Several large operations specialize exclusively in gerberas, producing millions of stems annually in specific color ranges. This specialization allows efficiency through focused expertise—workers who’ve harvested gerberas for years develop speed and quality assessment skills that generalists can’t match.

Environmental Standards and Sustainability

German environmental regulations—among Europe’s strictest—shape floriculture practices here. Water recycling systems capture and reuse irrigation runoff, preventing nutrient pollution. Integrated pest management reduces pesticide usage. Energy efficiency improvements respond to both regulations and high electricity costs.

Some operations have obtained sustainability certifications (MPS, Fair Flowers Fair Plants) that verify environmental and social standards. These certifications appeal to environmentally conscious German consumers willing to pay premiums for sustainably produced flowers, creating market differentiation that justifies higher production costs.

Hamburg Area: Urban Market Service

Around Hamburg, Germany’s second-largest city and major port, floriculture serves urban markets while integrating with the city’s massive import infrastructure. Hamburg’s port receives flowers from around the world—shipped from Africa, flown from South America—making the city a major distribution hub for northern Germany.

Peri-Urban Production

In areas like Vierlande and Altes Land southeast of Hamburg, traditional market garden regions maintain flower cultivation alongside vegetables and fruit. These areas supplied Hamburg historically and continue serving the city despite urban pressure consuming agricultural land.

The operations here typically combine flowers with other crops—strawberries in spring, vegetables in summer, flowers year-round in greenhouses. This diversification provides income stability while leveraging infrastructure and market relationships across multiple products.

Specialization in Potted Plants

Hamburg area growers have increasingly emphasized potted flowering plants—poinsettias for Christmas, Easter lilies, chrysanthemums for All Saints’ Day, spring bulbs—over cut flowers. Potted plants command higher per-unit prices and can tolerate longer distribution times than delicate cut flowers, making them more viable for smaller-scale production.

North Rhine-Westphalia: The Industrial Heartland’s Flowers

The Rhine-Ruhr Region: Serving Dense Markets

North Rhine-Westphalia, Germany’s most populous state (18 million people) and industrial heartland, has floriculture concentrated around major cities where dense population creates substantial demand.

Cologne and Düsseldorf Area

The region around Cologne and Düsseldorf supports diverse horticultural production serving these cities and the broader Rhine-Ruhr conurbation.

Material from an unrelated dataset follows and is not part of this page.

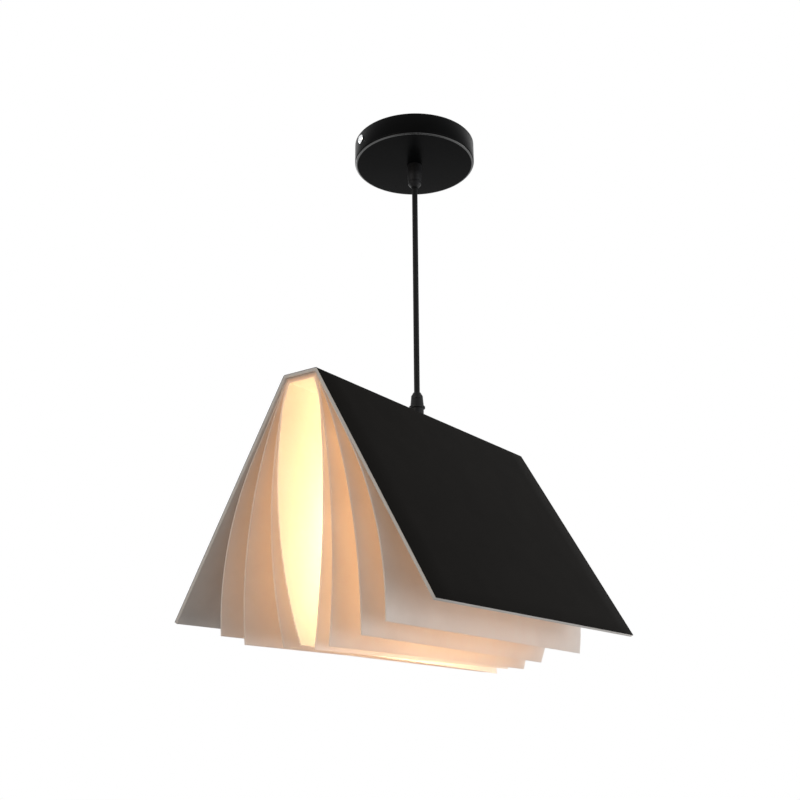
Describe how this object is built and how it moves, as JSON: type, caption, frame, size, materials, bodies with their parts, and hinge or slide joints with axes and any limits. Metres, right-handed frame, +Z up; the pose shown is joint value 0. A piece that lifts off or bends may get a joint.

The mild Rhine Valley climate—moderated by the river and protected somewhat from extreme cold—extends growing seasons and allows some outdoor cultivation unusual in northern Germany.

Flower farms here typically operate at modest scales—1-3 hectares—serving local markets through direct relationships with florists, garden centers, and increasingly through farmers’ markets where growers sell directly to consumers. This direct marketing captures retail margins while building customer relationships that support premium pricing.

Potted Plant Clusters

NRW hosts significant potted ornamental plant production—bedding plants for spring gardens, perennials for landscaping, flowering plants for indoor decoration. These operations serve garden centers across western Germany and export to neighboring countries.

The region benefits from central location—within a few hours’ drive of Netherlands, Belgium, France, and southern Germany—making distribution efficient. Modern logistics infrastructure including excellent highways and rail connections allows rapid delivery that maintains plant quality.

The Lower Rhine: Traditional Horticulture

The Lower Rhine region, where the river approaches Netherlands before flowing north, maintains traditional horticultural areas where flowers grow alongside vegetables and nursery plants.

Some areas specialize in perennials and hardy plants for landscaping—species that tolerate German winters outdoors. These operations combine production with retail, operating garden centers that sell their own plants while maintaining wholesale relationships.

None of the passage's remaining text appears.